Graham Linehan is in an interesting position to talk about this issue as an emigrant. This gives him perspective on the situation. Frequently, Irish solutions to Irish problems confound outsiders, yet seem ordinary to those at home.

“It feels like there’s a kind of mist that everybody’s living in that’s affecting our view of what normal is.

“You know, the way abortion is framed usually, it’s seen as almost a recreational endeavour,” Graham says. “We just thought that our story highlighted the fact that it is an important medical procedure and the absence of it in Ireland is dangerous, in all sorts of ways.

“Medically [the absence of abortion is] dangerous to Helen’s body, but also to her mind. [There are] psychological effects of carrying a baby you know is going to die a few hours after it is born.”

Helen continues, “If I had gone through that, imagine how people would have behaved in my company? My parents, friends.” Graham finishes her sentence, “People congratulating you.”

Helen continues, “‘So, when’s it due? What are you having?’ ‘I’m having a baby that’s going to die.’ It’s a story we shouldn’t have to tell. It’s a sad little part of our marriage. We dealt with it. We were able to work through it and move on. We’ve got two kids now. I feel that there’s a need for people to speak out.”

When Helen was pregnant and living in Ireland, Graham says his relationship with his country changed. “I’m very proud to be Irish, but that moment was a bit of a car crash for me in terms of my relationship with Ireland, because we were living in Ireland when we found this out. Helen was pregnant and I realised she wasn’t safe,” Graham pauses, his voice shaking. “She wasn’t safe in Ireland.”

The couple had been speaking the previous day in Belfast, where abortion is legal only when there is a threat to the life of a woman, or a risk of a permanent or long-term adverse effect on her physical or mental wellbeing.

“I was thinking about all the women who may be pregnant at the moment and will hear some of the stuff we’re talking about and be terrified, and I hate to add to that, but forewarned is forearmed. It’s very important that they know in advance, that – Jesus Christ – if anything happens, they’ve got to be prepared. They’ve got to have a plan. They’ve got to have an escape plan.
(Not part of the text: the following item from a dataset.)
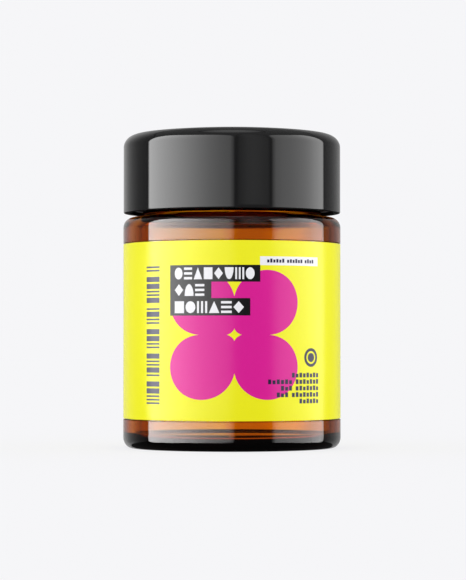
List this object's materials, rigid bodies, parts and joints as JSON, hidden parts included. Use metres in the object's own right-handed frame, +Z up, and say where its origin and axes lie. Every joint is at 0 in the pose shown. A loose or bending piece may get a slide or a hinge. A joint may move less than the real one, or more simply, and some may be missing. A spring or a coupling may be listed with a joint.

It was humiliating to have to acknowledge that to my British wife about Ireland.”

Later in the morning, Graham and Helen Linehan spoke to an assembled crowd in the theatre’s bar area, alongside Irish Times journalist Róisín Ingle, and Amnesty Ireland’s executive director Colm O’Gorman.

The Linehans make for unlikely campaigners, but it’s the normality of their story contrasting with extraordinary laws that has made an impact.

Elsewhere, other artists are joining the Artists’ Campaign to Repeal the Eighth Amendment featuring the likes of Sebastian Barry, John Banville, Gabriel Byrne, Jennifer Johnston, Marian Keyes, Pauline McLynn, and hundreds of other Irish people across film, television, literature, theatre, visual arts and music.

“The thing is, abortion will always be needed. It will always be something that is needed. Ireland is just turning a blind eye to it,” Helen says.

Her husband says that, while he celebrated the recent marriage-equality referendum, he thought the feelings that came with it of Ireland being a modern country aren’t true, until laws surrounding women’s reproductive rights are addressed.

“This is the last link in that chain that leads back to Savita [Halappanavar], and the symphysiotomies, the Magdalene Laundries, the X Case, all these things. We won’t be free of it.

“There’s going to be another one. Another thing will happen. And people say ‘oh it’ll take three years at least to change’. Well, in three years, there will be another Savita. And the politicians who are refusing to engage with this issue now will have caused that. It will be their fault.”